In the statement, the word “protestor” crops up repeatedly with reference to Nathan Phillips, the Native Omaha elder who moved between the two other groups at the scene – the Covington contingent and the Black Israelites.
The latter are also framed as “the four African American protestors”. Despite wearing Make America Great Again (MAGA) hats and travelling hours from Kentucky to attend the March for Life in Washington, DC – an annual rally and march started in 1974 to protest the Roe v Wade court case ruling which made abortion legal in the US – the white teenagers and their teachers are never referred to as “protestors”. They are named only as “faithful Christians” and “students”.
Rather than a confrontation between protesters of different ages, Sandmann’s statement frames the encounter alternately as students facing protesters, and “adults … attempting to provoke teenagers”. The statement works hard to present Sandmann as an obedient student who “achieves good grades”, and to present his cohort likewise as permission-seeking schoolboys who would never produce the disruption on which all protest turns.
It assures us that they would never have begun countering other groups with school chants “… without obtaining permission from the adults in charge of our group.” We are presented with the ahistorical claim that as a “faithful Christian and practising Catholic,” Sandmann would take “no action that would lead to conflict or violence.” Sandmann’s comment that he was “thankful nothing physical occurred” signals a fear that fits clearly with the racial narrative in the United States – that black and brown bodies are inherently confrontational, even violent.

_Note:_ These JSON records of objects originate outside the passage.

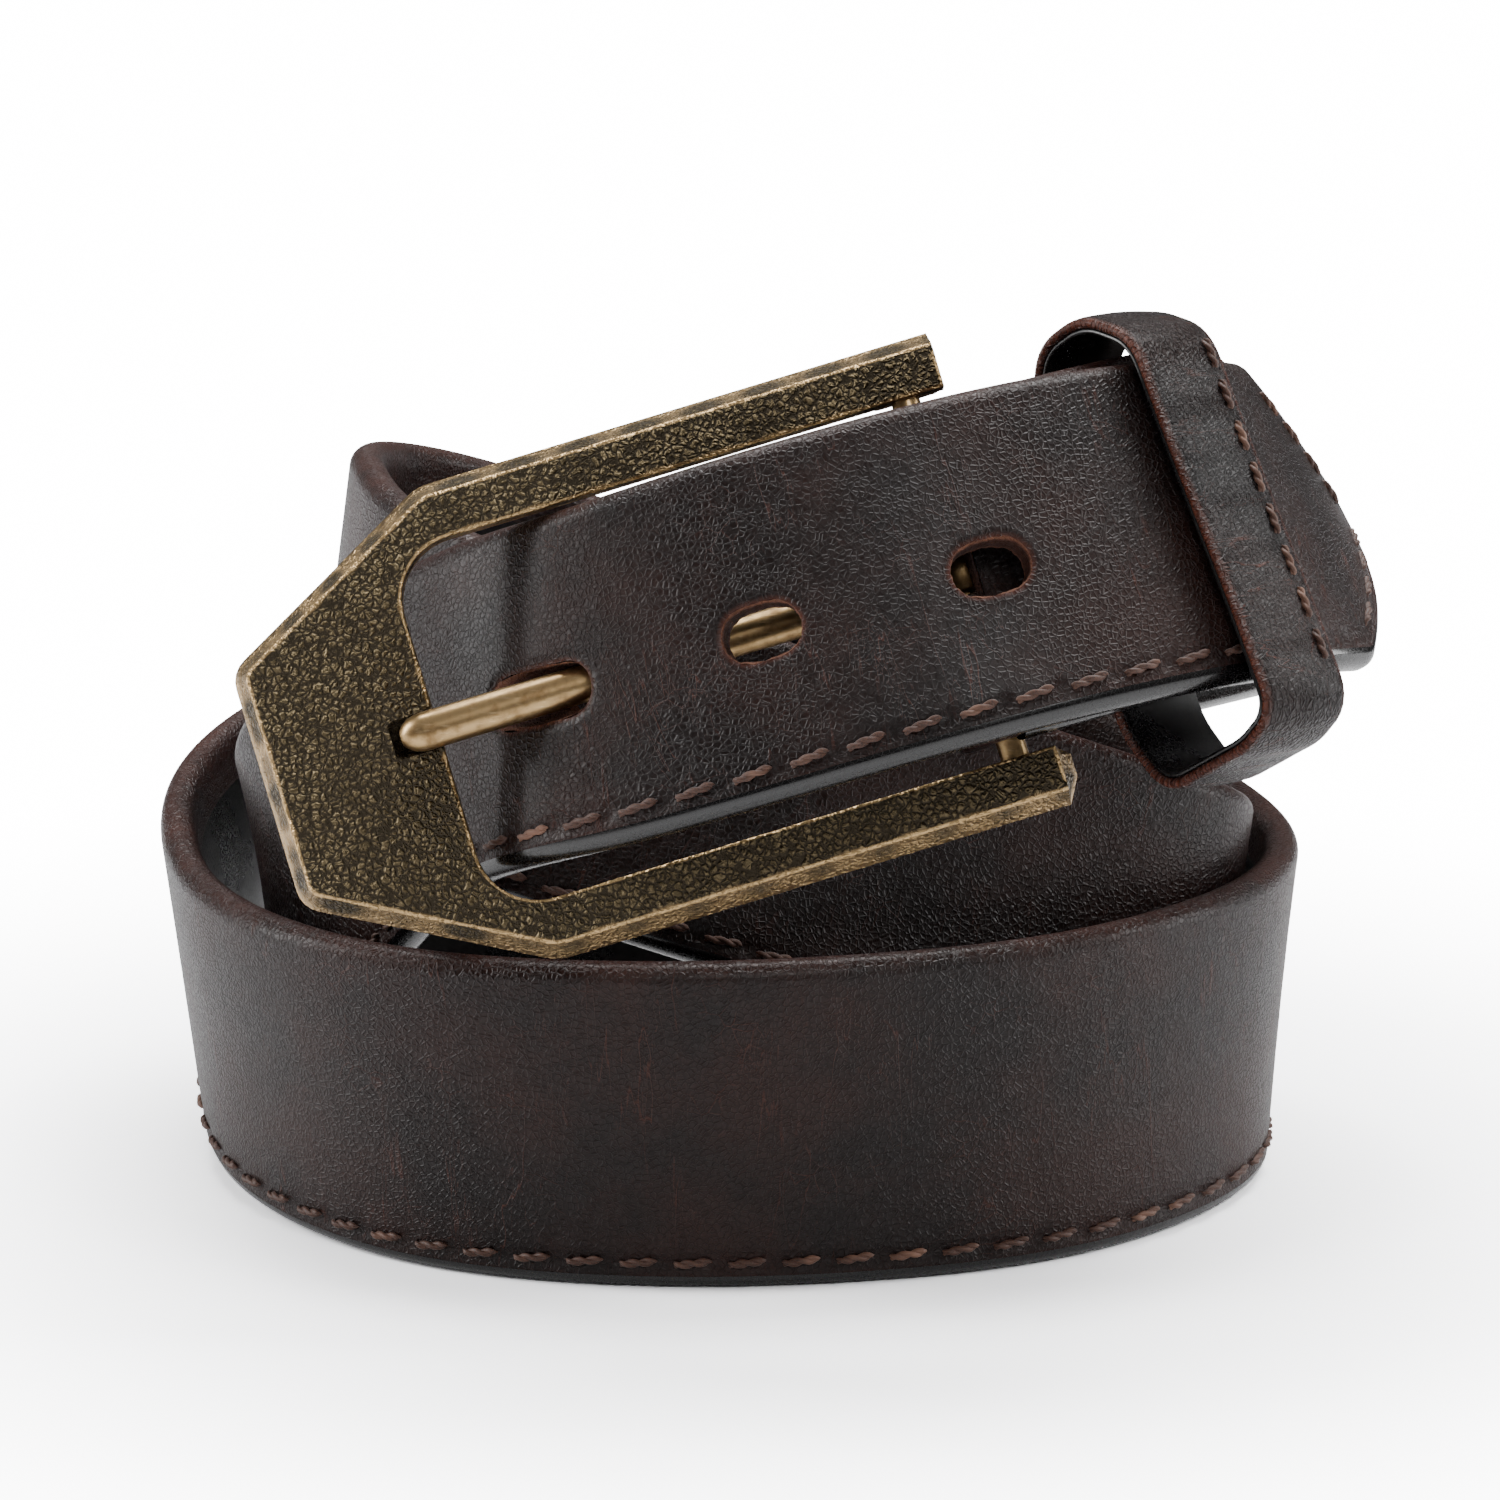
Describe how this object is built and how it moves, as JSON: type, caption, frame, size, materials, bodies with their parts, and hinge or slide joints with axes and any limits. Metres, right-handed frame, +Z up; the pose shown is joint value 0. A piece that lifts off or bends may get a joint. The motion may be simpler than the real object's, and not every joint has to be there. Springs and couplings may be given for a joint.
{
  "type": "leather belt",
  "caption": "Coiled and buckled leather dress belt with an open-sided textured brass buckle, a single tongue, a keeper loop and a pointed tip.",
  "frame": {"origin": "centre of the bounding box on the plane the belt rests on", "axes": "+Z up, -Y is the front with the buckle, +X to the right of that front"},
  "size_m": [0.141, 0.1337, 0.1079],
  "materials": {
    "cover_leather": "waxed, worn to red-brown on the edges",
    "core_leather": "raw fibre",
    "lining_leather": "smooth and glossy",
    "edge_paint": "glossy edge dressing",
    "thread": "waxed thread",
    "aged_brass": "cast pebble texture, rubbed bright on the ridges and edges",
    "plain_brass": "plain turned",
    "satin_brass": "satin"
  },
  "bodies": {
    "strap": {"strap_cover": "cover_leather", "strap_core": "core_leather", "strap_lining": "lining_leather", "strap_edge_paint": "edge_paint", "strap_seam_thread": "thread", "tip_point_thread": "thread", "fold_wrap": "cover_leather", "fold_return": "cover_leather", "fold_thread": "thread", "keeper_cover": "cover_leather", "keeper_lining": "lining_leather", "keeper_thread": "thread"},
    "buckle": {"buckle_frame": "aged_brass", "heel_bar": "plain_brass"},
    "tongue": {"tongue": "satin_brass"}
  },
  "joints": [
    {"name": "buckle_on_fold", "type": "hinge", "parent": "strap", "child": "buckle", "pos_m": [0.02316, -0.04467, 0.08042], "axis": [-0.2913, 0.2878, 0.9123], "range_deg": [-1, 0]},
    {"name": "tongue_on_bar", "type": "hinge", "parent": "strap", "child": "tongue", "pos_m": [0.02316, -0.04467, 0.08042], "axis": [-0.2913, 0.2878, 0.9123], "range_deg": [0, 2]}
  ]
}
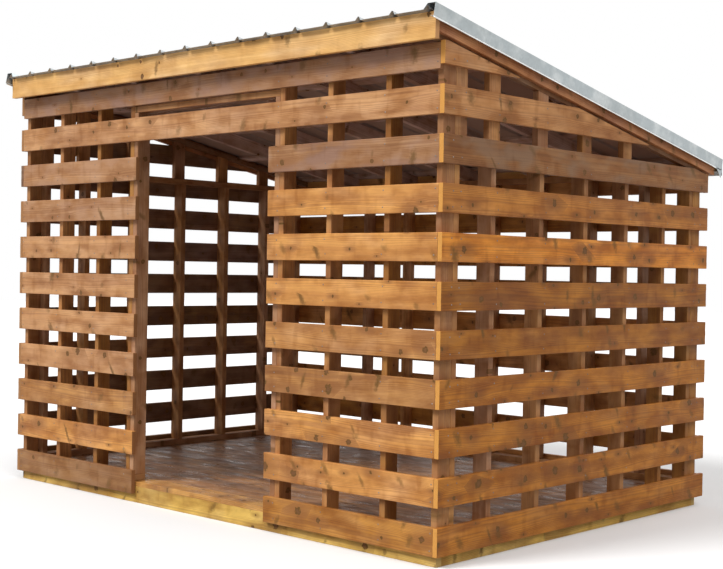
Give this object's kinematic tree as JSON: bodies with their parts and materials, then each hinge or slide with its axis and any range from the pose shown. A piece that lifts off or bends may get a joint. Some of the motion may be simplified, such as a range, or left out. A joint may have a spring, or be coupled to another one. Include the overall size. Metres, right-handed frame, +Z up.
{
  "type": "firewood store",
  "caption": "Open slatted timber firewood store with a deck floor, a doorway without a door and a lean-to roof of ribbed sheets with metal edge trims.",
  "frame": {"origin": "middle of the timber frame's footprint, at ground level under the floor joists", "axes": "+X along the front to the right seen from the doorway side, +Y from the doorway side to the back, +Z up"},
  "size_m": [3.756, 2.7663, 2.6804],
  "materials": {
    "rim_timber": "rough sawn, greenish yellow treated",
    "deck_timber": "worn planed boards, grey brown",
    "frame_timber": "planed, light orange tan",
    "front_cladding": "planed, orange tan with small knots",
    "side_cladding": "planed, red brown",
    "fascia_timber": "planed, yellow orange",
    "barge_timber": "planed, red brown",
    "roof_steel": "galvanised, dull mottled",
    "trim_steel": "galvanised, dull pale blue grey"
  },
  "bodies": {
    "root": {"front_rim_joist": "rim_timber", "back_rim_joist": "rim_timber", "left_rim_joist": "rim_timber", "right_front_rim_joist": "rim_timber", "right_back_rim_joist": "rim_timber", "floor_joists": "rim_timber", "front_deck_board": "deck_timber", "deck_boards": "deck_timber", "front_left_bottom_plate": "frame_timber", "front_right_bottom_plate": "frame_timber", "back_bottom_plate": "frame_timber", "left_bottom_plate": "frame_timber", "right_bottom_plate": "frame_timber", "front_top_plate": "frame_timber", "back_top_plate": "frame_timber", "front_left_studs": "frame_timber", "front_right_studs": "frame_timber", "door_jack_studs": "frame_timber", "door_king_studs": "frame_timber", "door_lintel": "frame_timber", "back_studs": "frame_timber", "left_studs": "frame_timber", "right_studs": "frame_timber", "left_top_plate": "frame_timber", "right_top_plate": "frame_timber", "left_gable_studs": "frame_timber", "right_gable_studs": "frame_timber", "rafters": "frame_timber", "left_end_rafter": "frame_timber", "right_end_rafter": "frame_timber", "roof_battens": "frame_timber", "front_left_slats": "front_cladding", "front_right_slats": "front_cladding", "door_head_slat": "front_cladding", "front_header_board": "front_cladding", "back_slats": "front_cladding", "left_slats": "side_cladding", "right_slats": "side_cladding", "front_fascia": "fascia_timber", "back_fascia": "fascia_timber", "left_barge_board": "barge_timber", "right_barge_board": "barge_timber", "roof_sheet_1": "roof_steel", "roof_sheet_2": "roof_steel", "roof_sheet_3": "roof_steel", "roof_sheet_4": "roof_steel", "left_gable_trim": "trim_steel", "right_gable_trim": "trim_steel", "back_eave_trim": "trim_steel"}
  },
  "joints": []
}
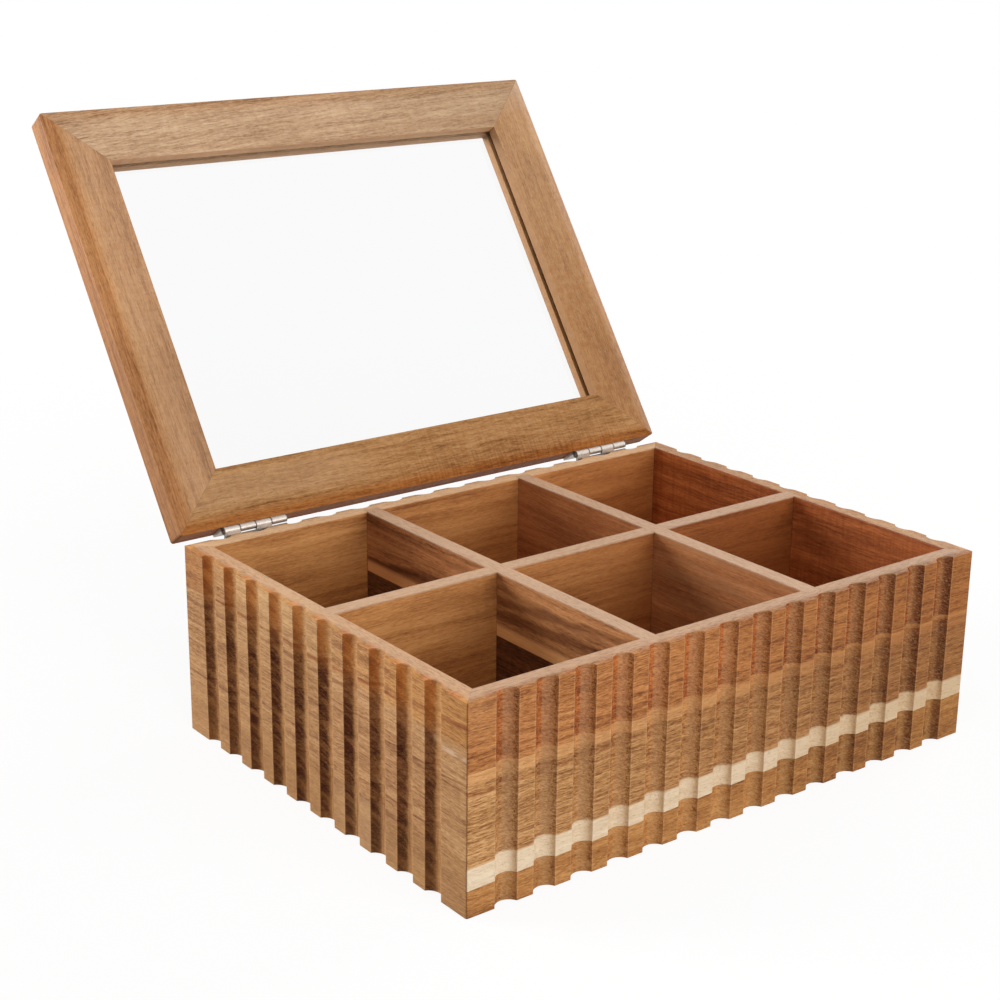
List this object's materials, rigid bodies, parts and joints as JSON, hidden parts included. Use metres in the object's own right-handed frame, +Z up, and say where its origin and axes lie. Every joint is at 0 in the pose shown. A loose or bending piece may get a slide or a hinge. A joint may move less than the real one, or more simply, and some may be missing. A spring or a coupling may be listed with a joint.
{
  "type": "tea bag organizer box",
  "caption": "Fluted wooden tea bag box with compartments for tea bag envelopes and a hinged lid framed round a clear glass pane, shown standing open.",
  "frame": {"origin": "centre of the box's underside", "axes": "+X to the right along the long side and the hinges, +Y to the hinged back, +Z up; the lid stands open"},
  "size_m": [0.24, 0.295, 0.2269],
  "materials": {
    "wood_tan": "oiled, satin",
    "wood_orange": "oiled, satin",
    "wood_brown": "oiled, satin",
    "wood_light": "oiled, satin",
    "glass": "clear, polished",
    "hinge_metal": "nickel plated, satin"
  },
  "bodies": {
    "box": {"front_wall_top_stave": "wood_orange", "front_wall_middle_stave": "wood_tan", "front_wall_bottom_stave": "wood_orange", "back_wall_upper_stave": "wood_tan", "back_wall_lower_stave": "wood_orange", "left_wall_upper_stave": "wood_tan", "left_wall_lower_stave": "wood_orange", "right_wall_upper_stave": "wood_tan", "right_wall_lower_stave": "wood_orange", "floor_panel": "wood_light", "long_divider": "wood_tan", "left_cross_divider_upper_stave": "wood_brown", "left_cross_divider_lower_stave": "wood_brown", "right_cross_divider": "wood_tan", "left_hinge_box_leaf": "hinge_metal", "right_hinge_box_leaf": "hinge_metal", "left_hinge_pin": "hinge_metal", "right_hinge_pin": "hinge_metal", "box_hinge_screws": "hinge_metal"},
    "lid": {"lid_front_rail": "wood_light", "lid_back_rail": "wood_tan", "lid_left_stile": "wood_orange", "lid_right_stile": "wood_tan", "lid_glass": "glass", "left_hinge_lid_leaf": "hinge_metal", "right_hinge_lid_leaf": "hinge_metal", "lid_hinge_screws": "hinge_metal"}
  },
  "joints": [
    {"name": "lid_hinge", "type": "hinge", "parent": "box", "child": "lid", "pos_m": [0, 0.0921, 0.0772], "axis": [1, 0, 0], "range_deg": [0, 125]}
  ]
}
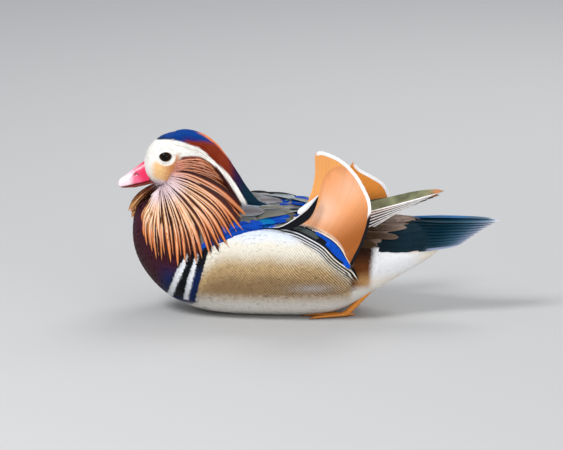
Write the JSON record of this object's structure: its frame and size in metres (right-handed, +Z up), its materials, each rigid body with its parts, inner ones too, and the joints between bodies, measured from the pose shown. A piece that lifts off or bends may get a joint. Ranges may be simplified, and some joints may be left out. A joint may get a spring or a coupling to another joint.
{
  "type": "mandarin duck",
  "caption": "Life-size drake of a crested perching duck at rest on its belly as it floats, with raised orange sail feathers, a swept crest and a ruff of hackles.",
  "frame": {"origin": "on the flat of the belly that the duck rests on, on its midline", "axes": "+Z up, +X towards the tail and -X towards the bill, -Y towards the duck's left side"},
  "size_m": [0.3506, 0.1371, 0.166],
  "materials": {
    "breast": "glossy plumage, maroon breast, buff flank and white belly",
    "neck": "soft plumage, chestnut",
    "head": "plumage, white face, copper crest and orange hackles",
    "bill": "smooth horn, pinkish red with a pale nail",
    "eye": "wet and glossy",
    "scapular": "glossy plumage, grey-brown and blue",
    "wing": "glossy plumage, olive grey and blue",
    "sail": "stiff feather, orange with a white edge",
    "tail": "stiff feathers, dark teal",
    "leg": "scaled skin, orange"
  },
  "bodies": {
    "root": {"torso": "breast", "neck": "neck", "head": "head", "bill_upper": "bill", "bill_lower": "bill", "eye_left": "eye", "eye_right": "eye", "scapulars_left": "scapular", "scapulars_right": "scapular", "wing_left": "wing", "wing_right": "wing", "sail_left": "sail", "sail_right": "sail", "tail": "tail", "leg_left": "leg", "leg_right": "leg"}
  },
  "joints": []
}
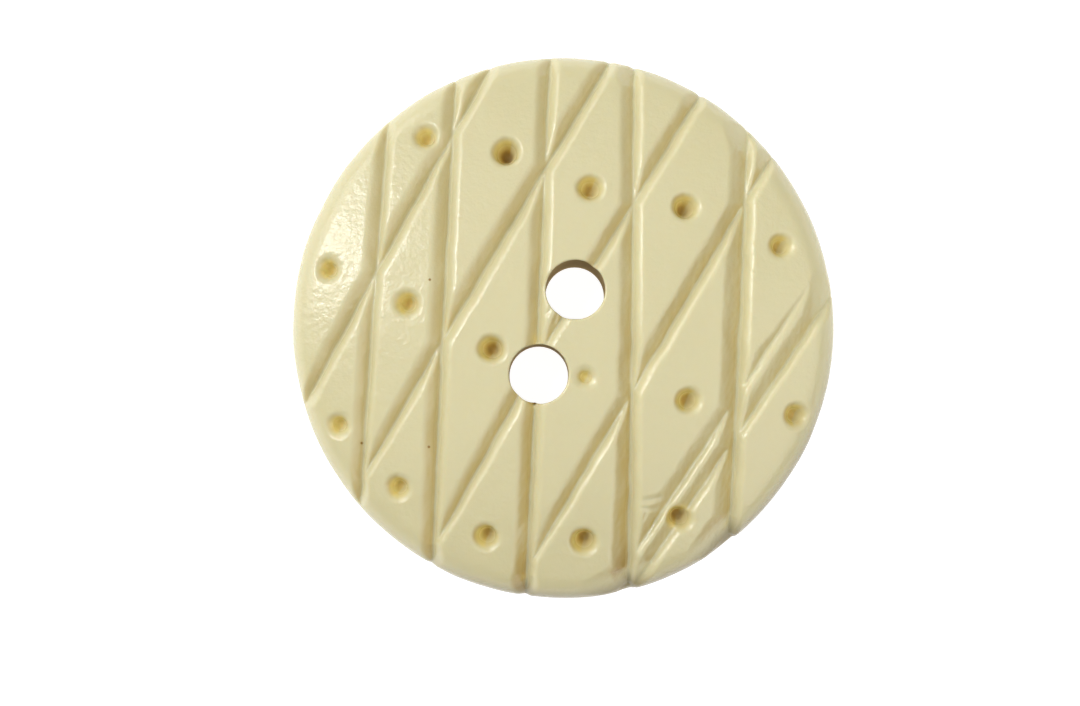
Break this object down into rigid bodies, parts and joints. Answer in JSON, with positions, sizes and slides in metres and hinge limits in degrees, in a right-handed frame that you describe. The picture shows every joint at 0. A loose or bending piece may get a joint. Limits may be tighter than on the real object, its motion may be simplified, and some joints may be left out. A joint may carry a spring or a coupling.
{
  "type": "sew on button",
  "caption": "Round domed sew-through button with sewing holes near its centre, carved with crossing V grooves and drilled pits.",
  "frame": {"origin": "centre of the flat back face", "axes": "+Z out of the carved face, +Y up the face along the upright grooves, +X to the right seen from the front"},
  "size_m": [0.0203, 0.0202, 0.0028],
  "materials": {
    "bone": "polished cream bone, satin to glossy, browner inside the drilled pits"
  },
  "bodies": {
    "root": {"button_disc": "bone"}
  },
  "joints": []
}
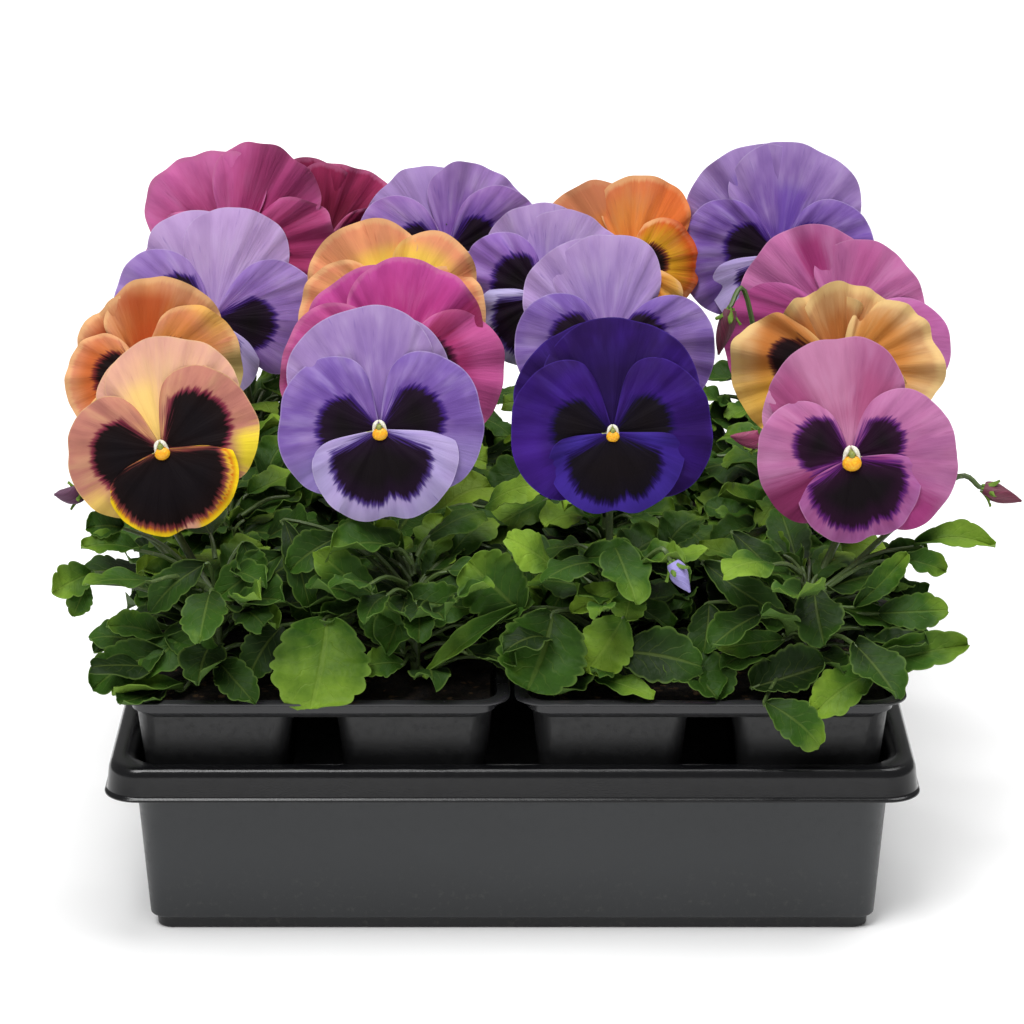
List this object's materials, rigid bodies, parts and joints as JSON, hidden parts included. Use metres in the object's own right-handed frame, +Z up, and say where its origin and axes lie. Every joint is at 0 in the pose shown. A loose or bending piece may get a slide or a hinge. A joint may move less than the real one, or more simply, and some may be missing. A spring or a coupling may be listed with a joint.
{
  "type": "tray of pansies",
  "caption": "Black nursery tray holding plug packs of pansies in full bloom, in mixed purple, pink, peach and orange, above low green foliage.",
  "frame": {"origin": "centre of the underside of the tray's foot, on the surface that it stands on", "axes": "+Z up, -Y towards the front that the blooms face, +X to the right as seen from the front"},
  "size_m": [0.3349, 0.2864, 0.2263],
  "materials": {
    "tray_plastic": "satin",
    "pack_plastic": "satin",
    "compost": "matte",
    "foliage": "satin",
    "petals_peach": "matte",
    "petals_lavender": "matte",
    "petals_violet": "matte",
    "petals_mauve": "matte",
    "petals_orange": "matte",
    "petals_magenta": "matte",
    "petals_apricot": "matte",
    "petals_lilac": "matte",
    "petals_pink": "matte",
    "petals_rose": "matte",
    "petals_burgundy": "matte",
    "petals_purple": "matte",
    "bud_burgundy": "matte",
    "bud_pink": "matte",
    "bud_purple": "matte",
    "bud_lavender": "matte"
  },
  "bodies": {
    "root": {"nursery_tray": "tray_plastic", "pack_back_left": "pack_plastic", "pack_back_right": "pack_plastic", "pack_front_left": "pack_plastic", "pack_front_right": "pack_plastic", "soil_back_left": "compost", "soil_back_right": "compost", "soil_front_left": "compost", "soil_front_right": "compost", "plant_a1": "foliage", "plant_a2": "foliage", "plant_a3": "foliage", "plant_a4": "foliage", "plant_b1": "foliage", "plant_b2": "foliage", "plant_b3": "foliage", "plant_b4": "foliage", "plant_c1": "foliage", "plant_c2": "foliage", "plant_c3": "foliage", "plant_c4": "foliage", "plant_d1": "foliage", "plant_d2": "foliage", "plant_d3": "foliage", "plant_d4": "foliage", "bloom_a1_peach": "petals_peach", "bloom_a2_lavender": "petals_lavender", "bloom_a3_violet": "petals_violet", "bloom_a4_mauve": "petals_mauve", "bloom_b1_orange": "petals_orange", "bloom_b2_magenta": "petals_magenta", "bloom_b3_lavender": "petals_lavender", "bloom_b4_apricot": "petals_apricot", "bloom_c1_lilac": "petals_lilac", "bloom_c2_orange": "petals_orange", "bloom_c3_lavender": "petals_lavender", "bloom_c4_pink": "petals_pink", "bloom_d1_burgundy": "petals_burgundy", "bloom_d1_rose": "petals_rose", "bloom_d2_lavender": "petals_lavender", "bloom_d3_orange": "petals_orange", "bloom_d4_purple": "petals_purple", "bud_1": "bud_burgundy", "bud_2": "bud_pink", "bud_3": "bud_burgundy", "bud_4": "bud_purple", "bud_5": "bud_lavender"}
  },
  "joints": []
}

In this narrative, the tomahawk chops and “build that wall” chants that Phillips and others at the scene reported, mixed in with what Sandmann claims were “school spirit chants” are not confrontational. The effect is to obscure the political agency of the white male teenagers in relation to all the others at the scene, pushing forward an image of white racial innocence that is anchored in the figure of the vulnerable white child.
We should ask what is at stake – for Sandmann, his supporters, and for our larger cultural conversation in what has come to be known as an “age of protest” – in inoculating these white male youth from the label of “protester” and affixing to them the label “student” instead. What is obscured by this neat binary of students and protesters is of course the fact that the students in question were in fact also protesters, from the time they left their homes in Kentucky for the anti-abortion rights march with MAGA hats in hand, to the moment they set up their school chants, to the long minutes during which Sandmann “stood his ground”, refusing to move out of the way for Nathan Phillips.
“As far as standing there, I had every right to do so,” Sandmann insisted in his NBC interview, asserting his prerogative to block Philips’ path. So when is a protest not a protest but a “rally”, and when is a protester not a protester but an innocent youth?
The separation of student from protester in Sandmann’s statement echoes long histories of either casting as violent and unruly even non-violent protests by the “wrong people”; or else delegitimising protests that employ means of direct action that clash with imagined modes of non-violent protest often valorised across the political spectrum.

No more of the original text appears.